## Begin RECORDS FOR THIS EXERCISE

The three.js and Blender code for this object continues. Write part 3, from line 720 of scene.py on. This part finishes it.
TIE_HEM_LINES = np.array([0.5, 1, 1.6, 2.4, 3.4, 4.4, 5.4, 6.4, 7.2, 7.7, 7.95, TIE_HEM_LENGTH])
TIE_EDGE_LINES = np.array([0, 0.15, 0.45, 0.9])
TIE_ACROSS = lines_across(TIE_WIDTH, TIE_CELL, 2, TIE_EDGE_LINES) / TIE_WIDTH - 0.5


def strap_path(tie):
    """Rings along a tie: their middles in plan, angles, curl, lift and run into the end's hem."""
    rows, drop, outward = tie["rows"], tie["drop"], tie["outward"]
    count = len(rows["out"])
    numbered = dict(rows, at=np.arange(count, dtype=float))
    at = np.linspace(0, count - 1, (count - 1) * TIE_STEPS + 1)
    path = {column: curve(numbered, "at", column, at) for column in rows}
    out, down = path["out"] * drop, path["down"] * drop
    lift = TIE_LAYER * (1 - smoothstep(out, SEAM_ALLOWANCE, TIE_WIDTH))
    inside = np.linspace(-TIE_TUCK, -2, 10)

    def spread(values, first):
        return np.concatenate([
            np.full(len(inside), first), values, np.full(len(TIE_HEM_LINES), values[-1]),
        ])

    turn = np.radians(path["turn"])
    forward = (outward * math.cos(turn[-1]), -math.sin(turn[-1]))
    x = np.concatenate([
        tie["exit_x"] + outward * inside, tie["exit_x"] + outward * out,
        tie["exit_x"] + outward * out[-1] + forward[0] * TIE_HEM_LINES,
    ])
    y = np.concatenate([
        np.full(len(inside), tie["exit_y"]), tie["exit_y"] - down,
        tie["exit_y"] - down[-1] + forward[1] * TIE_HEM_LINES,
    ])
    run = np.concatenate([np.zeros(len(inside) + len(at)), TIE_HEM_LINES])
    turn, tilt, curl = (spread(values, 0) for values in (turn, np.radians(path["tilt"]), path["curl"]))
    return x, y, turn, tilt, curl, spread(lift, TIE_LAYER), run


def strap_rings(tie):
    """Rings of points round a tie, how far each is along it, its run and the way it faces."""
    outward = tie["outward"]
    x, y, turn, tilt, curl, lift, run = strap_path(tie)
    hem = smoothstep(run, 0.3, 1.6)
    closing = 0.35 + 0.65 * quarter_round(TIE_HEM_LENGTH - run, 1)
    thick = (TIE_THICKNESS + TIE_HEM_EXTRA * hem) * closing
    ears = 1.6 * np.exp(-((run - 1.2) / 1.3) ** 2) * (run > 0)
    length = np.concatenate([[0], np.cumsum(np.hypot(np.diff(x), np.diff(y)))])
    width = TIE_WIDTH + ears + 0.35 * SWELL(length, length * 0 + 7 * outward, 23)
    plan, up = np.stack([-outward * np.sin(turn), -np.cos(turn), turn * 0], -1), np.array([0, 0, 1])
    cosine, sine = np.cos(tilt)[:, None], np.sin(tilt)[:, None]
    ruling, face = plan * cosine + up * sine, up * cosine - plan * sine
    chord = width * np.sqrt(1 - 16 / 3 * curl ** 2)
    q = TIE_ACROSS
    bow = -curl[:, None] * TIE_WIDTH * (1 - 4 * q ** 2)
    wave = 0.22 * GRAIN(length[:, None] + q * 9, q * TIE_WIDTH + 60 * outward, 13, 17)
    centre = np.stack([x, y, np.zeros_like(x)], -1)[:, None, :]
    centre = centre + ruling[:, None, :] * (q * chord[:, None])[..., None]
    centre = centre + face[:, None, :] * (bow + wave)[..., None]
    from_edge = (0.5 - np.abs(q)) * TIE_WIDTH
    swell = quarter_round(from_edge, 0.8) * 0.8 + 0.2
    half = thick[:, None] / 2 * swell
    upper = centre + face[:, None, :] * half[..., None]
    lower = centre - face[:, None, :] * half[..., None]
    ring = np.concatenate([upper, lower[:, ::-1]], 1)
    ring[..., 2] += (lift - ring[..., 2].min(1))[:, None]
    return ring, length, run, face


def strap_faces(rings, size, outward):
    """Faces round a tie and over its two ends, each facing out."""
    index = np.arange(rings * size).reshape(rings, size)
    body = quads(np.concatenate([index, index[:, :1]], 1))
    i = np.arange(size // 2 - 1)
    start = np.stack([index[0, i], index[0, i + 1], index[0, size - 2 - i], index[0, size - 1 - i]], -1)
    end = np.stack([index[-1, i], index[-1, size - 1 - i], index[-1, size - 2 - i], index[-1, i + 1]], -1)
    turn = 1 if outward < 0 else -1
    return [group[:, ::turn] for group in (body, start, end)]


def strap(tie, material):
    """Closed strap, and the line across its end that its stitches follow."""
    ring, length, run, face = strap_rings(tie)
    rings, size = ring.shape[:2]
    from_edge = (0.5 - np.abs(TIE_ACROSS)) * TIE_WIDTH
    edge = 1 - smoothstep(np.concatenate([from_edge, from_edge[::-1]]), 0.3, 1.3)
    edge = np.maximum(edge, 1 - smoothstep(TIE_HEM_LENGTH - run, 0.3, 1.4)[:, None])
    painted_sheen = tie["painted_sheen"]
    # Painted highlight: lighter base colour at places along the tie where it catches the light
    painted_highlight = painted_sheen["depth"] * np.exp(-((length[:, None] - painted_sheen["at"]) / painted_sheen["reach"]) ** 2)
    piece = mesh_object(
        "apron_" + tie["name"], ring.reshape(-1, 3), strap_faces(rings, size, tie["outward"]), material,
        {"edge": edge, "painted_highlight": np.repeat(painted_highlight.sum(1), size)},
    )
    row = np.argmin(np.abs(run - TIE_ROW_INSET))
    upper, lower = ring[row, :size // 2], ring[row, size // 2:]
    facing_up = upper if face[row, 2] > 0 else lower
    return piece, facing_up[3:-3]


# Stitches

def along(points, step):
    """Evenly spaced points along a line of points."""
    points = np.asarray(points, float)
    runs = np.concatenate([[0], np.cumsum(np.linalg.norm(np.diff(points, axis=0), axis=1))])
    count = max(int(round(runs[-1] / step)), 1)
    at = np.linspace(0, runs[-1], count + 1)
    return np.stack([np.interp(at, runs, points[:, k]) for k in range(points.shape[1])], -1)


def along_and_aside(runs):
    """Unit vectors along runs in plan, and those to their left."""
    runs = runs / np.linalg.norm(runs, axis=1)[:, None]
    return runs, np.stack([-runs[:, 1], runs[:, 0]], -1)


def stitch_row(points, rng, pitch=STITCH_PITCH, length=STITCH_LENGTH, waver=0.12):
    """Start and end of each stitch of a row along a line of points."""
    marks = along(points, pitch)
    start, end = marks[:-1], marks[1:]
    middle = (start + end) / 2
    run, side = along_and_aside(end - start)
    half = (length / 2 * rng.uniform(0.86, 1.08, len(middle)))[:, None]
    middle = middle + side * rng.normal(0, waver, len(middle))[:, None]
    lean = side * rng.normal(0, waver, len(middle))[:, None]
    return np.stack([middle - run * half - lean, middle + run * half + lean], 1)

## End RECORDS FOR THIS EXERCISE
## Begin RECORDS FOR THIS EXERCISE

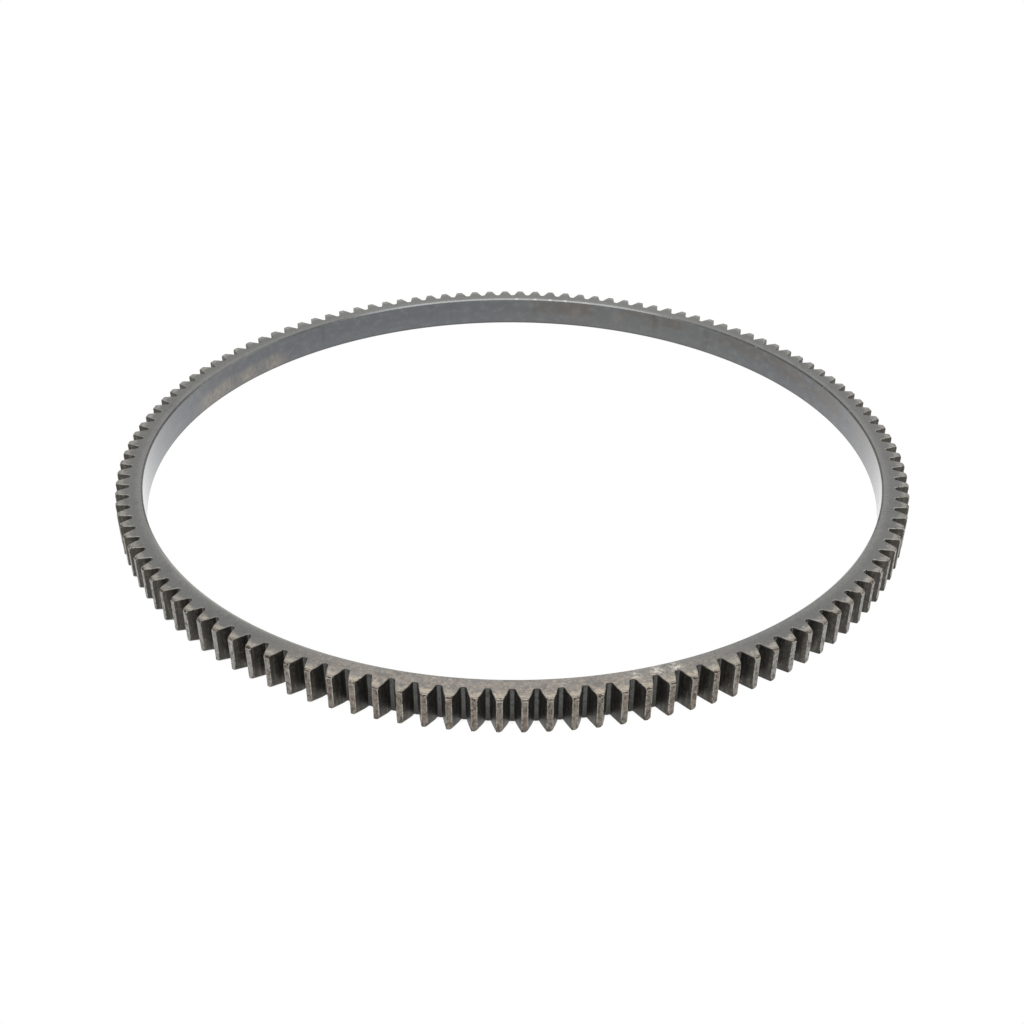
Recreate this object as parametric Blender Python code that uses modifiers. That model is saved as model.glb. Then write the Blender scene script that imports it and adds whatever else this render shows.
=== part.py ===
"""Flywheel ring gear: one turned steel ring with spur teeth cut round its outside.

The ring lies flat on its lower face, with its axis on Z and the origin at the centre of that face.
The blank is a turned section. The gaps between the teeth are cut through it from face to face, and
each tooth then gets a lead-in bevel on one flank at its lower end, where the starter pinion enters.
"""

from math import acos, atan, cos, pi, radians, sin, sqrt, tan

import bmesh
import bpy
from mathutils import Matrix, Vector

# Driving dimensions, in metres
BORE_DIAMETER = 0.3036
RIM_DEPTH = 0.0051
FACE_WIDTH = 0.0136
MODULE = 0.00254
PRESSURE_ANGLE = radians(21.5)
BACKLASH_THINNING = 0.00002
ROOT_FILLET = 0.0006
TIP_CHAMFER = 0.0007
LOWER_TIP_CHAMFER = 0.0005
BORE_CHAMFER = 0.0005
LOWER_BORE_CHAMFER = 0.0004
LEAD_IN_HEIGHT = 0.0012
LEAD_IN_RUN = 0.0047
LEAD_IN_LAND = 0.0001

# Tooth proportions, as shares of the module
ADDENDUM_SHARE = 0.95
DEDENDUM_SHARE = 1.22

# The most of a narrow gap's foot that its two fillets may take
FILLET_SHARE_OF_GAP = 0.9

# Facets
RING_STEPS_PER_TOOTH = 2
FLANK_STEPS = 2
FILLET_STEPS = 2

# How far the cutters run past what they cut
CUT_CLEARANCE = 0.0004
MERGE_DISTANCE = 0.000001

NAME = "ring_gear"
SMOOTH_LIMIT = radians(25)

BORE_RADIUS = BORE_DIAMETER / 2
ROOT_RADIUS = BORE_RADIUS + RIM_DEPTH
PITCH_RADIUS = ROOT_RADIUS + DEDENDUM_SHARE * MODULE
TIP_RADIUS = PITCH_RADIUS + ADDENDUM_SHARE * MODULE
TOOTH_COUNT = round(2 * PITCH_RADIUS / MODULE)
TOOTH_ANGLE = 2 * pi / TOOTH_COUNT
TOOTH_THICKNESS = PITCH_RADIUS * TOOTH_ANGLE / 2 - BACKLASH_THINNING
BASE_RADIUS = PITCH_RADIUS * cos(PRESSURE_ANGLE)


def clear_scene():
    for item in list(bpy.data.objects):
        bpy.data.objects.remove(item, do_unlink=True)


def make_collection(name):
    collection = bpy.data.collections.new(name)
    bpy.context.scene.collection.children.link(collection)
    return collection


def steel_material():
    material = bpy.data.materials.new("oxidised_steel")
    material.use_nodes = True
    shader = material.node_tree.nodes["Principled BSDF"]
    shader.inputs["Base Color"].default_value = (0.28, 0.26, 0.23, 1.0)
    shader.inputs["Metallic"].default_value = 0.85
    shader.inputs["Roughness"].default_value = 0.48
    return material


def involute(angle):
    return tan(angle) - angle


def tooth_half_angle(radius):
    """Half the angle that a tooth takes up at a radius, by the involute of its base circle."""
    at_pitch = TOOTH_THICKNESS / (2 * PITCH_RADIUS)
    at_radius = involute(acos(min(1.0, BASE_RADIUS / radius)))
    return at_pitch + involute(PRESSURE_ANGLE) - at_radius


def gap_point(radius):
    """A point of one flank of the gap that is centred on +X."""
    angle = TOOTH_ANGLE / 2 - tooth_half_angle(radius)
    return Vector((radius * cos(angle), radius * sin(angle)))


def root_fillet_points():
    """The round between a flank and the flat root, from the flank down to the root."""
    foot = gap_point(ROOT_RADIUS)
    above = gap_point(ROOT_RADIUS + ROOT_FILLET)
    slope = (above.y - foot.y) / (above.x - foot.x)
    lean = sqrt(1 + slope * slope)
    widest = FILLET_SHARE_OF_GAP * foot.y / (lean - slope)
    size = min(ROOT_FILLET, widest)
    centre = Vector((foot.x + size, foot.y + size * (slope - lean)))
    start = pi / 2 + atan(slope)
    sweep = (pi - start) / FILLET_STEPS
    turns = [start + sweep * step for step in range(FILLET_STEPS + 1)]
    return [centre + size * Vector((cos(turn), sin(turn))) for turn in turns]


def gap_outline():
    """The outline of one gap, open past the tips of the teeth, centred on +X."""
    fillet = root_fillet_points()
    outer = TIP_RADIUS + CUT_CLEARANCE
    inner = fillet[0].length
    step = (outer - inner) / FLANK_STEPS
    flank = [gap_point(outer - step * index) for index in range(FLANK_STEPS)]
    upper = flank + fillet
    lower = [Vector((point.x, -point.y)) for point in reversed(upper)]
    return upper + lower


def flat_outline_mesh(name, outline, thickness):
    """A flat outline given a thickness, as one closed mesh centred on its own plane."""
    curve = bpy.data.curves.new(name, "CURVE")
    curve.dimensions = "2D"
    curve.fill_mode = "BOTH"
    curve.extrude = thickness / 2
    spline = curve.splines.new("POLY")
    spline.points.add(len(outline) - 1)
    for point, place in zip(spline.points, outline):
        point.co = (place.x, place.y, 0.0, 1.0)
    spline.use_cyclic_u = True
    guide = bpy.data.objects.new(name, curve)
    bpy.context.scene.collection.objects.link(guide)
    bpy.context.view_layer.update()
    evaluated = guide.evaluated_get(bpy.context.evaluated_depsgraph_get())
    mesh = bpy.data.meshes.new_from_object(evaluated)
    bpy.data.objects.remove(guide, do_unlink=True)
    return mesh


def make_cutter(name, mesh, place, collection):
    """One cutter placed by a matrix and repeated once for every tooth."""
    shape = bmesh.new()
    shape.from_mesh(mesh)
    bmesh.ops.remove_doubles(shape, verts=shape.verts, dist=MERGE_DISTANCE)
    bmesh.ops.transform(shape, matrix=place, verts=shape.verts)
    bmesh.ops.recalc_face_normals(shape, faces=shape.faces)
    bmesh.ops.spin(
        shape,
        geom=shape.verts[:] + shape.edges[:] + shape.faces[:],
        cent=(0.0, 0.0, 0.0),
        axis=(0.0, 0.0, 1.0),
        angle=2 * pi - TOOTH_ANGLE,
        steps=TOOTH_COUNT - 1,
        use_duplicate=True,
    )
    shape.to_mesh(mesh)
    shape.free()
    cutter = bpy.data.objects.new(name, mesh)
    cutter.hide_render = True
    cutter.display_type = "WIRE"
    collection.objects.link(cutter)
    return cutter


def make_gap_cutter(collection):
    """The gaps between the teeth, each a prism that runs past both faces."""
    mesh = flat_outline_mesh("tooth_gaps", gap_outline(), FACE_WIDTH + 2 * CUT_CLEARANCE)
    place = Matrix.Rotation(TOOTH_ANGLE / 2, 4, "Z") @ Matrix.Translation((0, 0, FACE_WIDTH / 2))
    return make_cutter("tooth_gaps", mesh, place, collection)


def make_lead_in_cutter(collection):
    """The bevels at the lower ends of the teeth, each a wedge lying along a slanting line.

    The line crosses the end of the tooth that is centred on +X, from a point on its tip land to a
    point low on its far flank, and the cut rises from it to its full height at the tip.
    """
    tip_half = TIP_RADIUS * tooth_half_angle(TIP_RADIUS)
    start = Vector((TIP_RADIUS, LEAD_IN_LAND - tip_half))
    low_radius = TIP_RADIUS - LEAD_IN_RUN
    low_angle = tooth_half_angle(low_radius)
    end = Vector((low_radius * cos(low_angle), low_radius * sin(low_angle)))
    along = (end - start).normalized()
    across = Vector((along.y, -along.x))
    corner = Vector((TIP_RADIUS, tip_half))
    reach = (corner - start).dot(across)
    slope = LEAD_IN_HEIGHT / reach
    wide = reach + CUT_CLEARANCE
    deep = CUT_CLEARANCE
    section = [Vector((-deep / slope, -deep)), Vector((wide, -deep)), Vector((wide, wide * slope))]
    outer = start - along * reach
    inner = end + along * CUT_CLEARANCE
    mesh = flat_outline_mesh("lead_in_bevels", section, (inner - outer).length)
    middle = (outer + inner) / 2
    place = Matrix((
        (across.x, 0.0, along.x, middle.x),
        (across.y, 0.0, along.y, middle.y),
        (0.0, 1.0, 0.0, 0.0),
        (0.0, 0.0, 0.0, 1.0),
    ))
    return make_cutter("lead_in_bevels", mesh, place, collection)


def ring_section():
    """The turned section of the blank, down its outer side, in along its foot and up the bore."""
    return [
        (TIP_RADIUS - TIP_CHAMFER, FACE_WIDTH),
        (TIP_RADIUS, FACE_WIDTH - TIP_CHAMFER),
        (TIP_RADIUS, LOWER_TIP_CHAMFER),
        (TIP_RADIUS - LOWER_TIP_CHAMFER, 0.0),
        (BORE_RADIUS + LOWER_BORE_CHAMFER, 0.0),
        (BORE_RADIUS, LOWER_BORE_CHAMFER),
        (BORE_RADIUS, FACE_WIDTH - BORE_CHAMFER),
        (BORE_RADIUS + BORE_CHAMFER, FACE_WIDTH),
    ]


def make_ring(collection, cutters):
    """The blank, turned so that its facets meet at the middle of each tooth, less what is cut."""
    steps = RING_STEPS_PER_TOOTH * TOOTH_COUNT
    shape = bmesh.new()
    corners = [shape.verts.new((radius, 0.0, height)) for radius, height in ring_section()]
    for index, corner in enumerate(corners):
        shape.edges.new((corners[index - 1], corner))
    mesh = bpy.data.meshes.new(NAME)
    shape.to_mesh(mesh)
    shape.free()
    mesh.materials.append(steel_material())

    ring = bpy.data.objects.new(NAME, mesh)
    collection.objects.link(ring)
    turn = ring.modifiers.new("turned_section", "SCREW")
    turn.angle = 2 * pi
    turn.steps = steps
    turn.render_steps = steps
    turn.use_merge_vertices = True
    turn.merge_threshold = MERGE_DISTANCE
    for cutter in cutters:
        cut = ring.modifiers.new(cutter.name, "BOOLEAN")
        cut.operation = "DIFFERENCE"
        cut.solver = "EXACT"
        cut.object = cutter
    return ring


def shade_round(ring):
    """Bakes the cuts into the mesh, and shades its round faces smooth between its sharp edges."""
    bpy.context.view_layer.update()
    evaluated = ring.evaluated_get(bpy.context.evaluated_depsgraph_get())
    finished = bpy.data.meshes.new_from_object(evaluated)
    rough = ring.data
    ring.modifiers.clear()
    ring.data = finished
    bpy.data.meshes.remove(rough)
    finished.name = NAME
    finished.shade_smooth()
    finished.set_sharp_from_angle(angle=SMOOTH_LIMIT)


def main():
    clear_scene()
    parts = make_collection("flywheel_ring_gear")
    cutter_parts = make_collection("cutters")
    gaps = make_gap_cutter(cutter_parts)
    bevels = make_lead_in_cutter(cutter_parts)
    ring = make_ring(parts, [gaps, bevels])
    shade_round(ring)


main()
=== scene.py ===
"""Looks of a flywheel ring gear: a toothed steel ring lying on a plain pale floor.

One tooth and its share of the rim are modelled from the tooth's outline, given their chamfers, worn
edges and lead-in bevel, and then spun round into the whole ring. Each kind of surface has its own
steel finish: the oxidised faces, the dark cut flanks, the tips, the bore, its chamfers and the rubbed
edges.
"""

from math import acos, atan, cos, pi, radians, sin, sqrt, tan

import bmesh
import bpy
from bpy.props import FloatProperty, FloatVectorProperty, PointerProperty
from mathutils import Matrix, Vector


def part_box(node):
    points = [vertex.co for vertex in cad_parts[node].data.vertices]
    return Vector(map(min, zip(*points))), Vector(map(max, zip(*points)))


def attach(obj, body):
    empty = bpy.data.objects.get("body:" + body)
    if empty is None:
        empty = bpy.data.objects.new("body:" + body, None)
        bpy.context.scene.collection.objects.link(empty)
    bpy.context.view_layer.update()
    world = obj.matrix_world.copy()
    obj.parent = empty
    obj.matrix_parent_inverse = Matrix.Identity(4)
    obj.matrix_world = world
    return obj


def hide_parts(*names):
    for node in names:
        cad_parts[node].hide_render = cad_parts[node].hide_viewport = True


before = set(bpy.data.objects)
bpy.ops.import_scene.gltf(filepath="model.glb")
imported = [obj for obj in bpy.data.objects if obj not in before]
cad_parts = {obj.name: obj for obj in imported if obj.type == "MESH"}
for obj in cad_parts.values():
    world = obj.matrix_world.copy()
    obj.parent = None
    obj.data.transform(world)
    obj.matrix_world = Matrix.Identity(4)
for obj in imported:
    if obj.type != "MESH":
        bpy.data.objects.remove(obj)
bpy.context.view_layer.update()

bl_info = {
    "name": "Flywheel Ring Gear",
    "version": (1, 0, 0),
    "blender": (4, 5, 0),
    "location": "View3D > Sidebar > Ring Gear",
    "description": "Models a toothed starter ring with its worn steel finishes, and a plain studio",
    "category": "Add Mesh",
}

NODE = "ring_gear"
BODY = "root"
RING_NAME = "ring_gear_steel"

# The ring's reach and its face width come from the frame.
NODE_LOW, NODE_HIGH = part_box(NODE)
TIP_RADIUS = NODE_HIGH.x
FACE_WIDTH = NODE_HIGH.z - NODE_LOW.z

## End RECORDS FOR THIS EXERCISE
## Begin RECORDS FOR THIS EXERCISE

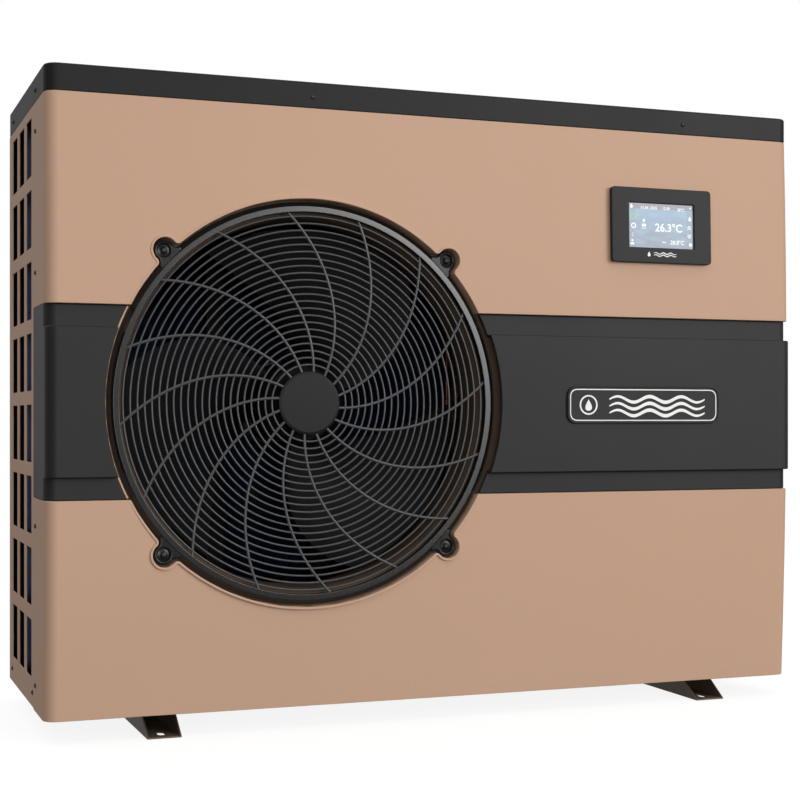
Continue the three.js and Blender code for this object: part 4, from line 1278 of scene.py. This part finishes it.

## End RECORDS FOR THIS EXERCISE

Your task is to extract exactly the lines starting at the line with "gaps = make_gap_cutter(cutter_parts)" and ending at the line with "bpy.context.scene.collection.objects.link(empty)", including both ends, and no other lines.

    gaps = make_gap_cutter(cutter_parts)
    bevels = make_lead_in_cutter(cutter_parts)
    ring = make_ring(parts, [gaps, bevels])
    shade_round(ring)


main()
=== scene.py ===
"""Looks of a flywheel ring gear: a toothed steel ring lying on a plain pale floor.

One tooth and its share of the rim are modelled from the tooth's outline, given their chamfers, worn
edges and lead-in bevel, and then spun round into the whole ring. Each kind of surface has its own
steel finish: the oxidised faces, the dark cut flanks, the tips, the bore, its chamfers and the rubbed
edges.
"""

from math import acos, atan, cos, pi, radians, sin, sqrt, tan

import bmesh
import bpy
from bpy.props import FloatProperty, FloatVectorProperty, PointerProperty
from mathutils import Matrix, Vector


def part_box(node):
    points = [vertex.co for vertex in cad_parts[node].data.vertices]
    return Vector(map(min, zip(*points))), Vector(map(max, zip(*points)))


def attach(obj, body):
    empty = bpy.data.objects.get("body:" + body)
    if empty is None:
        empty = bpy.data.objects.new("body:" + body, None)
        bpy.context.scene.collection.objects.link(empty)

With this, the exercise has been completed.